### GIVEN EXERCISE
Read the listing and extract each line that includes the word "between".

============================================================

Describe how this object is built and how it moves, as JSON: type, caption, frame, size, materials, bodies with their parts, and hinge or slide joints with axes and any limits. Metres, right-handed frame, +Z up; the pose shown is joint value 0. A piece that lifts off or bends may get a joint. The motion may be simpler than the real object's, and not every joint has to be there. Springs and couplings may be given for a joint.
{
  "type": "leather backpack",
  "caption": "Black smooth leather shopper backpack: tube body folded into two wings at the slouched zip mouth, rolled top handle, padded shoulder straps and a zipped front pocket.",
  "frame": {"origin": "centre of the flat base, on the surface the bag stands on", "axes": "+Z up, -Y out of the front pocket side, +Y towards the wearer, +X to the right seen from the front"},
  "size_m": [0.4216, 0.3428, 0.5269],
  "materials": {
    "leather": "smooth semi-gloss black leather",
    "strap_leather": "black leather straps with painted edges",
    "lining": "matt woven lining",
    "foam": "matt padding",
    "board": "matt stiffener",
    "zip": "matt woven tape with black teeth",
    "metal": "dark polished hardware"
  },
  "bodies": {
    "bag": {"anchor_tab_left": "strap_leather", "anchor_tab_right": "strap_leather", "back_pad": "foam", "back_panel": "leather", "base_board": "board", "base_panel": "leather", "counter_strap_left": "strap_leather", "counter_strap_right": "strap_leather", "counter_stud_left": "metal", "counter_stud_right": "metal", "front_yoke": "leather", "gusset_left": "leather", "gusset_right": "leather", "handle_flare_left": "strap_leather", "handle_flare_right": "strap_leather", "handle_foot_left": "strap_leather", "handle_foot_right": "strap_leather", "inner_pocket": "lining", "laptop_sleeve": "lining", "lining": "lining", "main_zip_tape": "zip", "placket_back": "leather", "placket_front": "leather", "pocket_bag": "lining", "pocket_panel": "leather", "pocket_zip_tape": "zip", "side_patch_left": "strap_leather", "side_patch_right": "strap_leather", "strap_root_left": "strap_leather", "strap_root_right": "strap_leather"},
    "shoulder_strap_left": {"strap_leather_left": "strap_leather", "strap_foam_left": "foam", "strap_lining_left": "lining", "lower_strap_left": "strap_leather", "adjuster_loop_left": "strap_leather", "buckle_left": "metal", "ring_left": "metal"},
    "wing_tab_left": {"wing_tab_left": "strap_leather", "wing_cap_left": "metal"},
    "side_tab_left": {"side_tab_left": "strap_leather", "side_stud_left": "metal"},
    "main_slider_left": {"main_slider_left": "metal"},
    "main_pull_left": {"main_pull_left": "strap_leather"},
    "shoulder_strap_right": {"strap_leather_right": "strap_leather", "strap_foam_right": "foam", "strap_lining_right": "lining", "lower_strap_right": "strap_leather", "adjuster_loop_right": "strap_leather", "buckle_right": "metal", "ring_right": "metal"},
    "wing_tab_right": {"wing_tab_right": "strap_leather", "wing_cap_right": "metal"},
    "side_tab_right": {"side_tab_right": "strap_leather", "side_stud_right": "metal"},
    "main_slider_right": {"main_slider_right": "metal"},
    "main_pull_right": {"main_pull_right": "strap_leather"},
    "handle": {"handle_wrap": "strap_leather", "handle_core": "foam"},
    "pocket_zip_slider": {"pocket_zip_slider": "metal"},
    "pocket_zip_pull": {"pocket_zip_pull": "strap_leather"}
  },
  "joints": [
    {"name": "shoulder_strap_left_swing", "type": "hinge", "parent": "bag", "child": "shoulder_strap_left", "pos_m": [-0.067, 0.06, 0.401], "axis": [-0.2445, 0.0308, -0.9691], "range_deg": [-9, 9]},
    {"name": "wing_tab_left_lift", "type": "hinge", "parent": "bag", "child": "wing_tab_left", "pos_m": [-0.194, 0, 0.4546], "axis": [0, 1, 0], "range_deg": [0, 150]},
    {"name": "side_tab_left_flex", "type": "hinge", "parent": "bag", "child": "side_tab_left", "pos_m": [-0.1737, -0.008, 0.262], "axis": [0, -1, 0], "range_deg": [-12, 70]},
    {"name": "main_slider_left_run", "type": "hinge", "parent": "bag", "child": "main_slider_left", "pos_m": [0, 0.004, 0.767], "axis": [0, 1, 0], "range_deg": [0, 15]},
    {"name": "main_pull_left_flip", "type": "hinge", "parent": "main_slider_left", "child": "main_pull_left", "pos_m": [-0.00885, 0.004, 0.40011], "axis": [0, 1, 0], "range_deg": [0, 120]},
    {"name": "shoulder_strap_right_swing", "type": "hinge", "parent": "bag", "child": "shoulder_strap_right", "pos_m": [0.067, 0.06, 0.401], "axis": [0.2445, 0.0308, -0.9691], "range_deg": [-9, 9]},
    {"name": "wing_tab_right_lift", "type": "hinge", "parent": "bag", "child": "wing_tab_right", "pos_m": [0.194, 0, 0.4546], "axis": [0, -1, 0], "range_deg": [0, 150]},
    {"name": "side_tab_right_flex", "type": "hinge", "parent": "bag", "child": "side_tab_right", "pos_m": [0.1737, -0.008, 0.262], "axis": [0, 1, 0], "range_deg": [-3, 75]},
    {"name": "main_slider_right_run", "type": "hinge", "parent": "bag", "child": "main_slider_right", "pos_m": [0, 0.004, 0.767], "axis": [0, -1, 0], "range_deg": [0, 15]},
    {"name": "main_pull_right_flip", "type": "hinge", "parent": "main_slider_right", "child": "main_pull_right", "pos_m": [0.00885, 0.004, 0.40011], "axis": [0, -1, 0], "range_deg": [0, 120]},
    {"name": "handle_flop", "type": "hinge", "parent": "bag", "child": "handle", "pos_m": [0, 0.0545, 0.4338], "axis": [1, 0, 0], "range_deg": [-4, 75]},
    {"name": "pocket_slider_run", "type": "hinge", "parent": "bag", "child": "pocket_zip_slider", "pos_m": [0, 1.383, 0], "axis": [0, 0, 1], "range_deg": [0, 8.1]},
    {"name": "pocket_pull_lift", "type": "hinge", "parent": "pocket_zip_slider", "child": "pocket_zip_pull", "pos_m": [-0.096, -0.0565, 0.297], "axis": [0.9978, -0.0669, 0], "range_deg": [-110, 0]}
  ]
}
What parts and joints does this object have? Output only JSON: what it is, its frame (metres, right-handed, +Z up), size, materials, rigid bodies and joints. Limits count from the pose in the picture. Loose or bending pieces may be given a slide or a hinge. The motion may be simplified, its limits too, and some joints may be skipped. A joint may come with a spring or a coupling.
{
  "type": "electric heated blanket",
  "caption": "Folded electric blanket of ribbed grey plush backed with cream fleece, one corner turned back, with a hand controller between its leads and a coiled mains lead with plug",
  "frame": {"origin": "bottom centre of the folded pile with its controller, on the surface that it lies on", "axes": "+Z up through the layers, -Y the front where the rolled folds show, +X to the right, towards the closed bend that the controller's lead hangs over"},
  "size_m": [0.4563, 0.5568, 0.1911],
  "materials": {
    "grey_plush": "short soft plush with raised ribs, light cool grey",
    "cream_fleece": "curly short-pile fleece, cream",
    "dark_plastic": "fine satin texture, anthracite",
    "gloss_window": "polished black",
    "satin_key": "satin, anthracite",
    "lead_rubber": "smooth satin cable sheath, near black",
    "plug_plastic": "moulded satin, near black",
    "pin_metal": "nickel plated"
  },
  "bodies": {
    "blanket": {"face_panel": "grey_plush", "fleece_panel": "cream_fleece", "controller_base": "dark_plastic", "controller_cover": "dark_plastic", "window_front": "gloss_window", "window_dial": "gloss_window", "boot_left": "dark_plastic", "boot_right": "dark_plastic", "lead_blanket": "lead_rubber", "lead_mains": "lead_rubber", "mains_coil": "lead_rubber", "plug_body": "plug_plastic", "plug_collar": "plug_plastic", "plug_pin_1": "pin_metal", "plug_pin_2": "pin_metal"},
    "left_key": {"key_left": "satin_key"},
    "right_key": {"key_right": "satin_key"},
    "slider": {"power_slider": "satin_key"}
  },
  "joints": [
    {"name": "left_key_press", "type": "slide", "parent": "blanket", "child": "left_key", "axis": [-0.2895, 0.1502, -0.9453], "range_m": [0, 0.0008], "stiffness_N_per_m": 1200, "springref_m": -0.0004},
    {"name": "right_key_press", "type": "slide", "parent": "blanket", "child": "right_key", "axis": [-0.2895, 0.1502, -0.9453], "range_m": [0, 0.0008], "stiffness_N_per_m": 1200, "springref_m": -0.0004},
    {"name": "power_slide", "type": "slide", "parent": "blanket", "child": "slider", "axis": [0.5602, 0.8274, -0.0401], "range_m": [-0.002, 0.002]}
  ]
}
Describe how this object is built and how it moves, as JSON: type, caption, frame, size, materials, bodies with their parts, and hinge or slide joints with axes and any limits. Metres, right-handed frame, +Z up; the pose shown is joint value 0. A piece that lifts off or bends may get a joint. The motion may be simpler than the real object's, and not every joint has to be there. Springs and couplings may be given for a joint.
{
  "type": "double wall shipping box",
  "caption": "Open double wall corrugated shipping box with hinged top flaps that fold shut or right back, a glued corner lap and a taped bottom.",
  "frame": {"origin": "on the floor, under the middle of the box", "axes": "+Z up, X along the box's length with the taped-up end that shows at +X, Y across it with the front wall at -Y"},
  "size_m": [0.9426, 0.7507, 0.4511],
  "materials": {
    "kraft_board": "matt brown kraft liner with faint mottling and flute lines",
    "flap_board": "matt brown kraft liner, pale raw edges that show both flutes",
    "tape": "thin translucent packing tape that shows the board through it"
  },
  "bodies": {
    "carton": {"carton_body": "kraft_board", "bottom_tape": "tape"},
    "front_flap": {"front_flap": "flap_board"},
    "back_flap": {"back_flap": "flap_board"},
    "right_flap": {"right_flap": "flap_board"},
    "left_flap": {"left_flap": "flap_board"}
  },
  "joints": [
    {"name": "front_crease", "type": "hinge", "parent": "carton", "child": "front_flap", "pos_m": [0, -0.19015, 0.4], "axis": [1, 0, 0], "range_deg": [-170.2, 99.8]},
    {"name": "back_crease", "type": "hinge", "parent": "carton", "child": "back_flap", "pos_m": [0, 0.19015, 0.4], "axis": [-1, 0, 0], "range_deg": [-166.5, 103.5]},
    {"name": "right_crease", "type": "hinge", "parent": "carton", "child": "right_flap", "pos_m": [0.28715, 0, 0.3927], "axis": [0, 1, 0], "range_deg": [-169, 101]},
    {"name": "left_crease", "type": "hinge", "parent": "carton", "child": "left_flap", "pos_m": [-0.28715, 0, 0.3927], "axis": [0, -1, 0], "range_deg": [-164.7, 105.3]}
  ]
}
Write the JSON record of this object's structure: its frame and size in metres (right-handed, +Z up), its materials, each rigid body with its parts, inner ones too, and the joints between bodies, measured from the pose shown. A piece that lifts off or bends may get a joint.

============================================================

### EXERCISE OUTPUT
  "caption": "Folded electric blanket of ribbed grey plush backed with cream fleece, one corner turned back, with a hand controller between its leads and a coiled mains lead with plug",
Write the JSON record of this object's structure: its frame and size in metres (right-handed, +Z up), its materials, each rigid body with its parts, inner ones too, and the joints between bodies, measured from the pose shown. A piece that lifts off or bends may get a joint.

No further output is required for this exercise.